Task details ▸
Line by line, reproduce exactly the beginning of the listing below, ending with the line that contains "return can + leads(can_leads(), axis)" and adding nothing.

** START OF Data provided **

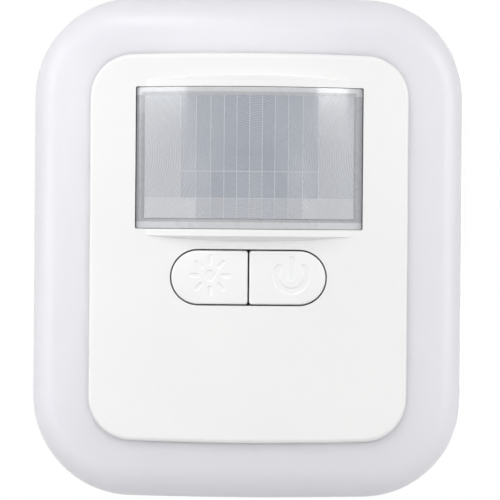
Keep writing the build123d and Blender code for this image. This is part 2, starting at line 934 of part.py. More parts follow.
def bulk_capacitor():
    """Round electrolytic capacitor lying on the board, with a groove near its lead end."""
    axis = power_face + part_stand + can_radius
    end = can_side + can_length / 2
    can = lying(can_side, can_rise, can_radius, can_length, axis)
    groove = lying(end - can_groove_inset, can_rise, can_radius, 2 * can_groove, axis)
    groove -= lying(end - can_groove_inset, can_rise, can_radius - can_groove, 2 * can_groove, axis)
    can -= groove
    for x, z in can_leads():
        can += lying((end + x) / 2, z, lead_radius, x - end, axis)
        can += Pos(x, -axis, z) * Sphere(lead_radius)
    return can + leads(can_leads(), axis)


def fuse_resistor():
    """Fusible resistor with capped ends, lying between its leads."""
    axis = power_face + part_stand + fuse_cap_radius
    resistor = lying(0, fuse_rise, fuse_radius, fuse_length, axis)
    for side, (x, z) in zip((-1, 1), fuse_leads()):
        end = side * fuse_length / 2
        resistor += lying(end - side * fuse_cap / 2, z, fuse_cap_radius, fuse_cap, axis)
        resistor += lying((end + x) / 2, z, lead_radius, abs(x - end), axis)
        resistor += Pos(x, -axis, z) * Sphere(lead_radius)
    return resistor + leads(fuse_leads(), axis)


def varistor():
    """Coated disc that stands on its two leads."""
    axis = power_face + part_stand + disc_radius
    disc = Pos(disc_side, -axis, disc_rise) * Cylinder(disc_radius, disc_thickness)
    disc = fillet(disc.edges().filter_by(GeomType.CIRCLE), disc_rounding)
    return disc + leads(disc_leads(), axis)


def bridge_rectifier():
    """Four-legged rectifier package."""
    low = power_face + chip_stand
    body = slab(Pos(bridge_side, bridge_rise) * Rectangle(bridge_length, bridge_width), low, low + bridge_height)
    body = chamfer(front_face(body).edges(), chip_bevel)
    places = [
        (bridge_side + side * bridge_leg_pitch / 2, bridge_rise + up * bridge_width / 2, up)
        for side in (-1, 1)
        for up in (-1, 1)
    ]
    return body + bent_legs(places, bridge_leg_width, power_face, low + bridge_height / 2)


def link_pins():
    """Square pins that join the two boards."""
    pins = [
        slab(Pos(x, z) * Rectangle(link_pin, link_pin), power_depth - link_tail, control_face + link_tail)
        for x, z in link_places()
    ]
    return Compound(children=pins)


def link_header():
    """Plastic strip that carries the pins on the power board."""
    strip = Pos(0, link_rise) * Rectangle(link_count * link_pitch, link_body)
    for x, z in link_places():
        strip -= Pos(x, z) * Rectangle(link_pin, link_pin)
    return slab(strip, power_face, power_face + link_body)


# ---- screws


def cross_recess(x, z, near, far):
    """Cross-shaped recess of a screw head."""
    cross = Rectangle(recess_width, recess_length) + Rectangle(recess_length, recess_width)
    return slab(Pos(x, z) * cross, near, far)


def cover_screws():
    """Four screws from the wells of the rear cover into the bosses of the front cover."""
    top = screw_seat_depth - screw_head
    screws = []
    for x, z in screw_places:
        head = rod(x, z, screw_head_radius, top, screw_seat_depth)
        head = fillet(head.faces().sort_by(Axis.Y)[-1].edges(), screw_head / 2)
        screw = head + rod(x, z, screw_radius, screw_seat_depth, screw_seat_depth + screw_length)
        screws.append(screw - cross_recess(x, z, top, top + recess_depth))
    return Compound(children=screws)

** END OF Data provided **

Output for this task ▸
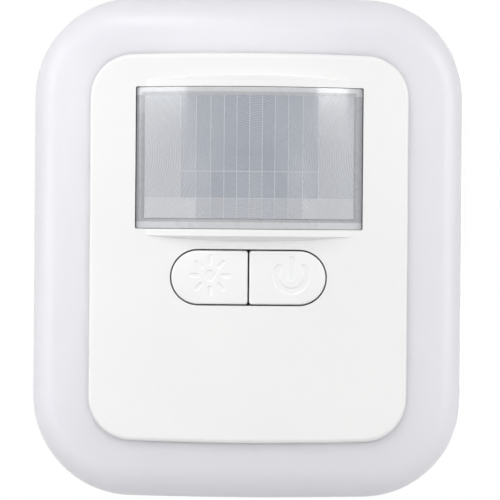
Keep writing the build123d and Blender code for this image. This is part 2, starting at line 934 of part.py. More parts follow.
def bulk_capacitor():
    """Round electrolytic capacitor lying on the board, with a groove near its lead end."""
    axis = power_face + part_stand + can_radius
    end = can_side + can_length / 2
    can = lying(can_side, can_rise, can_radius, can_length, axis)
    groove = lying(end - can_groove_inset, can_rise, can_radius, 2 * can_groove, axis)
    groove -= lying(end - can_groove_inset, can_rise, can_radius - can_groove, 2 * can_groove, axis)
    can -= groove
    for x, z in can_leads():
        can += lying((end + x) / 2, z, lead_radius, x - end, axis)
        can += Pos(x, -axis, z) * Sphere(lead_radius)
    return can + leads(can_leads(), axis)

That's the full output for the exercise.